Actually, this is the normal human situation. We have always been controlled by something other than ourselves – this is what religion is, and we are as much under the control of religion, or superstition, as ever – except our religion is no longer explicit. It has become implicit – we now believe the way things are are absolutely the way it has to be – and we have no control over them at all.

People are scared to death and have become completely helpless – but at the same time have the illusion of just the opposite: that they are all-powerful, and completely in control.

Our new belief system operates under the cover of the old one – which keeps assuring us that we are still in control – this is what television assures us constantly: that by watching television, we are in control of the situation.

Nothing could be further from the truth. Things have become so complicated the idea of something, anything, being in control is ridiculous. Complexity, by its very nature, simply notes that all kinds of things are effecting all kinds of other things all over the place. And it is ridiculous to think we can control this vast network of interactions.

In practice, we have given up trying, and have given power back to the modern equivalent of the aristocracy: the rich and the powerful. But this is not going to work, because they are no longer in control either. Civilization has become overdeveloped, and is collapsing under its own weight.

Technology in the last three hundred years has exploded – and at the same time human society has imploded. This, I believe, is a simple cause and effect relationship – when viewed from an adequate distance. Historians of the future, if they are any, will be able to see this.

Love Equals Hate Equals Love

I had never realized this before, but yesterday I got the book Love’s Work via my long pipeline from Miami to Costa Rica.

Costa Rica is nowhere – but, if you can pay for it, you can import nearly everything you could want. This includes drugs, of course, like anywhere else – but my drug of choice is literature. And I fancy, in my own modest way, to contribute to this with my blogging – which keeps getting more concise, and harder-hitting all the time. Quite to my satisfaction.

The New York Review has a line of books rescued from being out-of-print, and this is one of those. It too is brief and hard-hitting.

In the Introduction, which I read on the bus home, she quotes from Rilke:

Be ahead of all departures. Sei allem Abschied voran.

Since I am now facing my own departure, I am doing just that. And I have one problem to solve before I go : an all-encompassing hatred of everything. It’s no mystery where I got it from: from my past, of course. It has gradually been dawning on me that this is not so good for me – a conclusion that may seem obvious to you, but was not at all obvious to me.

Above all, I resist the facile solution: that love is the answer to everything. People who preach this are the worst kind: they know nothing of themselves, or hate, or love. Such people taught Sunday-school when I was a toddler. And, thank God, they have gone to their reward.

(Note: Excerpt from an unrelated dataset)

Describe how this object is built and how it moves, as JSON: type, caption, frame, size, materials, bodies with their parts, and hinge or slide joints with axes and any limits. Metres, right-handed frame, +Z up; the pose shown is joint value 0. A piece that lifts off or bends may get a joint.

The author, Gillian Rose, makes a simple, obvious point: that love and hate are the same thing. And she illustrates this copiously with stories from her own Jewish family and friends.

Iain McGilchrist makes the same point in a different way: we have abandoned our integrated, holistic right hemisphere – which handles paradox with no problem, and even thrives on it – in favor of the left, which has to categorize everything, and tear everything down. His book is heavy – literally, you wouldn’t want to drop it on your foot. It will take me forever to finish it.

Rose is dyslexic, which forces her to use her words carefully – McGilchrist, among other things, has been a professor of English, and has the opposite problem: he is too glib in his use of words.

Gilliam Rose’s main point, which I am just beginning to understand, is that death is not nothing - it is a new beginning. The death of everything I see all around me is real enough, and it will soon include me. But it is not the end of the world, we cannot flatter ourselves about that.

I have time for one more quote from her, from the Russian monk Staretz Silouan, 1866-1938:

Keep your mind in hell, and despair not.

Alternative healing, in all its forms, offers to do just the opposite: to keep your mind out of hell – and assign you to Limbo.

You Don’t Want to Know How Bad it Really Is

I have known a few times myself – and each time it has left me emotionally devastated. Dante became famous for describing a scene that was tranquil – and even mundane by comparison. Now far worse things happen everyday all over the world – and no one thinks anything about it. I don’t know what is worse: the scene, or people’s indifference to it. But it doesn’t matter: they are the same thing.

Words fail me, as they always must, in the end. The Indian mystics were right: death has us in its grips, and is not letting go. A fragment from Kabir:

You can’t meet him
Says Kabir
He’s left the country
We’re citizens of
And he is not coming back.

Don’t ask me who He is - or you will get a swift kick in the pants.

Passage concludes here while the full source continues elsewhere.